Moving to the run game, Purdue running back Zander Horvath is set to miss the next several weeks with a fibula injury, setting the stage for a committee headed up by King Doerue and Dylan Downing. The pair have been more efficient than Horvath so far by the metrics we use, but were perhaps less trusted by the coaching staff since Horvath has been heavily involved in the offense since he was a sophomore in 2019. It will be interesting to see how their workload is divvied up and how the pair perform in Horvath’s stead.

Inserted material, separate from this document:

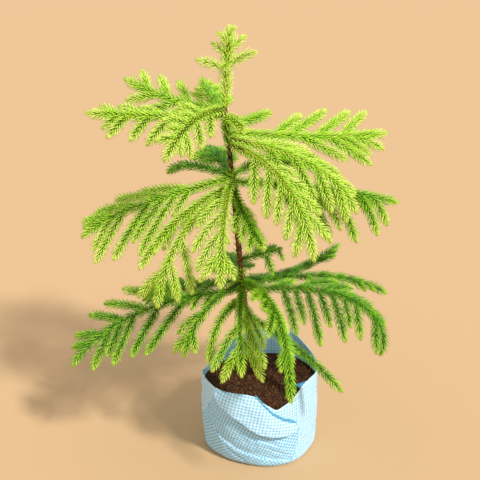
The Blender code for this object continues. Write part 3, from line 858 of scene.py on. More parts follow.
def makeNeedle():
    # One three-sided awl along +Z that bends from +X back towards -X
    profile = [(0.0, 0.75), (0.3, 1.0), (0.66, 0.76)]
    steps = 24
    spots = [Vector((0, 0, 0))]
    for i in range(steps):
        angle = math.radians(needleLook["curl"] * (0.5 - (i + 0.5) / steps))
        step = Vector((math.sin(angle), 0, math.cos(angle))) * (needleLook["length"] / steps)
        spots.append(spots[-1] + step)
    shape = Shape()
    rows = []
    for share, wide in profile:
        centre = spots[round(share * steps)]
        across = Vector((0, 1, 0)) * (needleLook["width"] / 2 * wide)
        through = Vector((1, 0, 0)) * (needleLook["thickness"] / 2 * wide)
        rows.append([centre + through, centre + across - through * 0.6, centre - across - through * 0.6])
    start = shape.skin(rows)
    shape.face((start + 2, start + 1, start))
    shape.cap(start + 3 * (len(rows) - 1), 3, spots[-1])
    needle = shape.toObject("needle", [])
    # Each face gets its step of painted light: paler on the outer part for light on the tip, darker on the
    # inner part for shade at the base
    inner = needleLook["outerFrom"] * spots[-1].z * mm
    shades = needleLook["paintedBaseShade"], needleLook["paintedTipLight"]
    outer = [shades[face.center.z > inner] for face in needle.data.polygons]
    needle.data.attributes.new("outer", "FLOAT", "FACE").data.foreach_set("value", outer)
    return needle


def readNamed(tree, name, kind="FLOAT"):
    return putNode(tree, "GeometryNodeInputNamedAttribute", {"Name": name}, data_type=kind)


def storeNamed(tree, geometry, name, value, kind="FLOAT", domain="POINT"):
    inputs = {"Geometry": geometry, "Name": name, "Value": value}
    return putNode(tree, "GeometryNodeStoreNamedAttribute", inputs, data_type=kind, domain=domain)


def makeNeedleTree():
    # Needles in a spiral round every line, closer and further forward at its tip
    inputs = {
        "Lines": "Geometry", "Needle": "Object", "Pitch": 0.001, "Tip Pitch": 0.001, "Tip Run": 0.005,
        "Turn": 2.4, "Lean": 0.9, "Tip Lean": 0.2, "Lean Run": 0.01, "Jitter": 0.1, "Tip Shrink": 0.5,
        "Shrink Run": 0.008, "Pale Run": 0.02, "Pale Step": 1.0, "Dither": 0.5, "Seed": 1,
    }
    tree, given, result = newGroup("needleSpiral", "GeometryNodeTree", inputs, {"Needles": "Geometry"})
    lines = putNode(tree, "GeometryNodeMeshToCurve", {"Mesh": given["Lines"]})
    whole = putNode(tree, "GeometryNodeSplineLength").outputs["Length"]
    run = putNode(tree, "GeometryNodeSplineParameter").outputs["Length"]
    toTip = calc(tree, "SUBTRACT", whole, run)
    # The tip's own needles stand on the last stretch of each line
    stretch = {"Curve": lines, "Start_001": calc(tree, "SUBTRACT", whole, given["Tip Run"]), "End_001": whole}
    tips = putNode(tree, "GeometryNodeTrimCurve", stretch, mode="LENGTH")
    tangent = putNode(tree, "GeometryNodeInputTangent")
    joined = tree.nodes.new("GeometryNodeJoinGeometry")
    for curve, pitch in ((lines, given["Pitch"]), (tips, given["Tip Pitch"])):
        spots = putNode(tree, "GeometryNodeResampleCurve", {"Curve": curve, "Length": pitch}, mode="LENGTH")
        aimed = storeNamed(tree, storeNamed(tree, spots, "toTip", toTip), "ahead", tangent, "FLOAT_VECTOR")
        fillSocket(tree, joined.inputs["Geometry"], aimed)
    points = putNode(tree, "GeometryNodeCurveToPoints", {"Curve": joined}, mode="EVALUATED")

    tip, size, tint = (readNamed(tree, name) for name in ("toTip", "size", "tint"))
    number = putNode(tree, "GeometryNodeInputIndex")

    def chance(low, high, salt):
        inputs = {"ID": number, "Seed": calc(tree, "ADD", given["Seed"], float(salt)), 2: low, 3: high}
        return putNode(tree, "FunctionNodeRandomValue", inputs, data_type="FLOAT").outputs[1]

    def turnBy(rotation, **angles):
        euler = putNode(tree, "ShaderNodeCombineXYZ", angles)
        spun = putNode(tree, "FunctionNodeEulerToRotation", {"Euler": euler})
        inputs = {"Rotation": rotation, "Rotate By": spun}
        return putNode(tree, "FunctionNodeRotateRotation", inputs, rotation_space="LOCAL")

    ahead = readNamed(tree, "ahead", "FLOAT_VECTOR")
    upright = putNode(tree, "FunctionNodeAlignRotationToVector", {"Vector": ahead}, axis="Z")
    back = calc(tree, "MULTIPLY", given["Jitter"], -1.0)
    spiral = calc(tree, "MULTIPLY_ADD", number, given["Turn"], chance(back, given["Jitter"], 1))
    lean = remap(tree, tip, (0.0, given["Lean Run"]), (given["Tip Lean"], given["Lean"]), smooth=True)
    tilt = calc(tree, "ADD", lean, chance(back, given["Jitter"], 2))
    shrink = remap(tree, tip, (0.0, given["Shrink Run"]), (given["Tip Shrink"], 1.0))
    scale = calc(tree, "MULTIPLY", calc(tree, "MULTIPLY", size, shrink), chance(0.9, 1.08, 3))
    needle = putNode(tree, "GeometryNodeObjectInfo", {"Object": given["Needle"]}).outputs["Geometry"]
    rotation = turnBy(turnBy(upright, Z=spiral), Y=tilt)
    inputs = {"Points": points, "Instance": needle, "Rotation": rotation, "Scale": scale}
    placed = putNode(tree, "GeometryNodeInstanceOnPoints", inputs)

    # Each needle's shade: its line's tint, paler near the tip, give or take the dither
    paler = remap(tree, tip, (0.0, given["Pale Run"]), (given["Pale Step"], 0.0))
    less = calc(tree, "MULTIPLY", given["Dither"], -1.0)
    dithered = calc(tree, "ADD", calc(tree, "ADD", tint, paler), chance(less, given["Dither"], 4))
    shaded = storeNamed(tree, placed, "shade", dithered, domain="INSTANCE")
    last = putNode(tree, "GeometryNodeRealizeInstances", {"Geometry": shaded})
    # Its outer part is paler still, painted light on the tip, and its inner part darker, painted shade at the
    # base
    both = calc(tree, "ROUND", calc(tree, "ADD", readNamed(tree, "shade"), readNamed(tree, "outer")))
    inputs = {"Value": both, "Min": 0.0, "Max": float(len(needleMaterials) - 1)}
    kept = putNode(tree, "ShaderNodeClamp", inputs)
    for step, item in enumerate(needleMaterials):
        inputs = {"A": kept, "B": float(step), "Epsilon": 0.4}
        chosen = putNode(tree, "FunctionNodeCompare", inputs, data_type="FLOAT", operation="EQUAL")
        inputs = {"Geometry": last, "Selection": chosen, "Material": item}
        last = putNode(tree, "GeometryNodeSetMaterial", inputs)
    fillSocket(tree, result["Needles"], last)
    return tree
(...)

Jack: I have now been wrong two weeks in a row betting on Irish covers, but I am going right back to the well this week. The Irish had really bad turnover luck and a few other high variance things break against them last week. If the Irish limit the big plays on defense and get the ball out of Jack Coan’s hands this week, I think they win by double digits. If neither of those things happen, then losing this game straight up is certainly in play.
Cooper: Having taken a commanding lead over Jack on the season, I too will be picking a Notre Dame win and the Irish to cover. This game has been marketed as a trap game and it’s easy to see why. Purdue has a good offense while Notre Dame has struggled against a couple of inferior opponents. The reason I’m rolling with the Irish is because I think Tommy Rees will begin to lean even more into the pass and Marcus Freeman’s defense is set up well to defend against Purdue. A heavy play-action team with a good quarterback would have been trouble against Clark Lea, but given Freeman’s proclivity to give the offense light boxes and incentivize the run will limit the damage Plummer and Bell will do through the air.